The House Appropriations Committee last week passed its $143.9 billion (discretionary and mandatory funding) Fiscal Year ’16 agriculture appropriations bill by voice vote. The bill provides for $20.65 billion in discretionary funding which is $175 million below last year’s appropriations levels and $1.1 billion below the president’s proposed budget. The administration is threatening to veto the bill.
In a letter to the committee’s leadership Office of Management and Budget Director Shaun Donovan said, “the bill prevents the effective safeguarding of derivatives markets, shortchanges food safety needs, under funds efforts to address the challenge of child poverty, and slashes competitive research grants, diminishing our ability to field world-class and cutting-edge research and respond to emerging animal health issues.”
There were a number of issues addressed during the committee’s consideration of the bill including:
- Brazil-Argentine beef – The committee adopted an amendment that will delay the USDA’s recent announcement of allowing the importation of beef from Brazil and Argentina.
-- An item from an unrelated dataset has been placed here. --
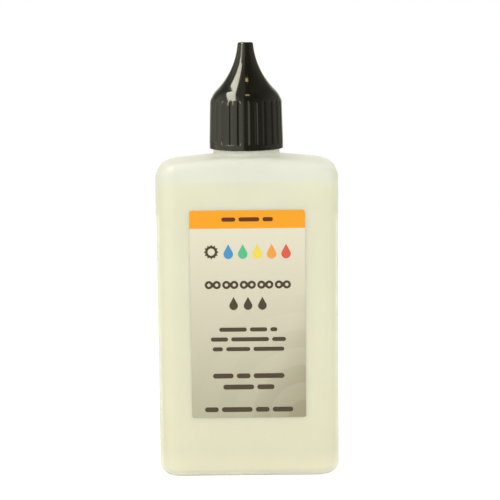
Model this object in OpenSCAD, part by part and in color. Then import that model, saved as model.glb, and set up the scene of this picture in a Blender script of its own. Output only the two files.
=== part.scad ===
// Chain lube bottle: a flat translucent squeeze bottle with a pressed-in dropper
// and a ribbed pointed screw cap. Millimetres, +Z up, front of the bottle at -Y.
// The origin is on the standing surface, under the middle of the neck.

/* [Bottle body] */
// Width across the broad faces
body_w = 56; // [50:0.5:66]
// Depth from the front face to the back face
body_d = 24; // [23:0.5:32]
// Height at which the shoulders meet the rounded side corners
shoulder_h = 97.5; // [85:0.5:115]
// Rise of the shoulders from the side corners to the neck
shoulder_rise = 2; // [1:0.1:5]
// Half the length of the level crown where the two shoulders meet
crown_x = 3; // [1:0.5:9]
// Radius of the four upright edges, seen from above
edge_r = 6.5; // [5.5:0.1:8]
// Radius of the shoulder corners, seen from the front
shoulder_r = 5; // [3:0.1:5.5]
// Radius along the front and back top edges
top_edge_r = 2.5; // [1.8:0.1:3.5]
// Radius of the lower corners, seen from the front
base_r = 4; // [2.5:0.1:5]
// Radius along the front and back bottom edges
base_edge_r = 2.5; // [1.8:0.1:3.5]
// Wall thickness of the blown shell
wall = 1; // [0.8:0.05:1.3]

/* [Base] */
// Width of the standing rim between the outer walls and the push-up
foot_w = 6.5; // [5:0.25:8]
// Depth of the push-up under the base
push_up = 0.8; // [0.4:0.1:1.5]
// Slope of the push-up's sides, as run for each unit of rise
push_up_slope = 1.5; // [1:0.1:2]

/* [Neck] */
// Diameter of the plain collar under the cap
collar_d = 20.4; // [19:0.1:22]
// Height of the collar above the crown of the shoulders
collar_h = 2; // [1.6:0.1:4]
// Outer diameter of the neck finish at the root of its thread
finish_d = 16.8; // [16.4:0.1:17.4]
// Height of the neck finish above the collar
finish_h = 11; // [9:0.5:13]
// Diameter of the bore through the neck finish
bore_d = 13.4; // [12:0.1:14]

/* [Oil] */
// Depth of the oil surface below the side corners of the shoulders
headspace = 8.3; // [7:0.1:50]
// Gap left between the oil and the shell
oil_gap = 0.1; // [0.05:0.05:0.2]

/* [Dropper] */
// Diameter of the flange that sits on the neck rim
flange_d = 16.2; // [15.6:0.1:16.8]
// Thickness of the flange
flange_t = 1.2; // [0.8:0.1:1.6]
// Length of the plug below the flange
plug_l = 9; // [6:0.5:11]
// Wall thickness of the plug
plug_wall = 1.2; // [0.9:0.1:1.5]
// Radial clearance of the plug in the neck bore
plug_gap = 0.05; // [0.02:0.01:0.1]
// Diameter of the nozzle where it leaves the flange
nozzle_d = 9; // [8:0.1:10]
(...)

It requires the USDA to develop a comprehensive risk evaluation and conduct site inspections of processing plants in Brazil and Argentina. Consumer groups and the cattle industry have stated their dissatisfaction with the USDA’s announcement.
- Horse slaughter – The committee defeated an amendment that would have extended the ban on horse slaughter in the United States.
- Crop insurance – An amendment was defeated that would have limited premium subsidies to farmers with adjusted gross incomes over $750,000 per year. It is estimated the amendment would have affected less than 1% of the farms in the United States.
- Dietary guidelines – The bill directs the USDA to coordinate with the Institute of Medicine to conduct a study on the Dietary Guidelines process, including transparency. Also, the bill addresses the Dietary Guidelines Advisory Committee selection process.
At this time there is no indication when or if the bill will be considered by the House of Representatives. There is concern that by taking the bill to the House it will reopen the 2014 farm bill. The Senate Agriculture Appropriations Subcommittee will consider its bill on Tuesday.